De manera tal que Kombit no viene a ofrecer exotismo. Lo suyo no es la ficción vendible del vudú y de la violencia for export , sino la valoración de la dignidad humana en un contexto de injusticia social, el apoyar la oreja a quienes no son escuchados y a ofrecer la cámara hacia zonas silenciadas, cuando no ignoradas, de manera constante. Pero también a despojar a Haití de la representación convencional foránea de la industria que explota la superstición. Denise Dominique, la historiadora que aparece en varios tramos, habla de la importancia de la naturaleza para los campesinos, quienes trabajan como hace doscientos años, atentos al clima y a los contratiempos.
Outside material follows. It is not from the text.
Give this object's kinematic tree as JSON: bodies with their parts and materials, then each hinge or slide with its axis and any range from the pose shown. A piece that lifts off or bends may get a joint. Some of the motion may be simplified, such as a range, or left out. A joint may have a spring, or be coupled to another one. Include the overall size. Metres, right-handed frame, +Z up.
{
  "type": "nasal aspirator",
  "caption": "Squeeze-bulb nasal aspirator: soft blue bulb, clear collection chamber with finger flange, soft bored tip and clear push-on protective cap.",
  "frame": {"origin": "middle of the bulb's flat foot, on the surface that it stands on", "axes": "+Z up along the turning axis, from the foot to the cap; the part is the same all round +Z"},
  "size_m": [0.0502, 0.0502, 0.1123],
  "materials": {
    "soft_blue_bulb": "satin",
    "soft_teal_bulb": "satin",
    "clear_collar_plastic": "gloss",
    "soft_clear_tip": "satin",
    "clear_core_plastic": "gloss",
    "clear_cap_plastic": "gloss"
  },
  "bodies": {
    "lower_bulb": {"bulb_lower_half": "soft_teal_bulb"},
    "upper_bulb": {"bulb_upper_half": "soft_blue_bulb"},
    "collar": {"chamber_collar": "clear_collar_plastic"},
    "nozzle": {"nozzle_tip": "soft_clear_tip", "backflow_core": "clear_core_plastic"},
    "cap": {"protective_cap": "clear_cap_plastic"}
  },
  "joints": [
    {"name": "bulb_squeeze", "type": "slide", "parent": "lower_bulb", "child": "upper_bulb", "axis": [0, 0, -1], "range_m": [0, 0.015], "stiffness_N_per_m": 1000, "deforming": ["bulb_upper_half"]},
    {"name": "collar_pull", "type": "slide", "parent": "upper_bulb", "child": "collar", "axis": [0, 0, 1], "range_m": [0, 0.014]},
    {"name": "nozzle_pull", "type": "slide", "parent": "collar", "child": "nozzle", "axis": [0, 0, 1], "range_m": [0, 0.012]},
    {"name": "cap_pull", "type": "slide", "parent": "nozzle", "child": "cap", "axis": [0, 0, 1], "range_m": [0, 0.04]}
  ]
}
Es un conocimiento que se conserva como tesoro porque también forma parte de la identidad de la comunidad asediada por la apertura comercial a EE.UU en desmedro de los trabajadores. Y la cámara se entrega a mirar y a explorar esa geografía edénica (la misma que deslumbró a tipos como Colón, más allá de la obsesión por el oro) con un cuidado estético que instala otro nivel de enunciación posible. Es como si intentara captar un espíritu primigenio que aún persiste a pesar del daño provocado sobre esta tierra (es estremecedor el relato que habla de los índices de cólera a causa de la contaminación de los ríos con excrementos de soldados intervencionistas luego del devastador terremoto de 2010, una excusa para intervenir el país militarmente con la máscara del apoyo humanitario de la ONU).
La sencillez de Kombit es su principal rasgo; la ausencia de la espectacularidad, su carta de honestidad para evitar cualquier atisbo de pornomiseria: se muestra lo que pasa, nadie llora ante cámara (y motivos no faltan). Mientras transcurren los créditos finales, se muestran los rostros una vez más, la mejor forma de reforzar la identidad en la pantalla y de ponernos como espectadores a la par. Solo si miramos al otro podremos comprender y no morir en la indiferencia.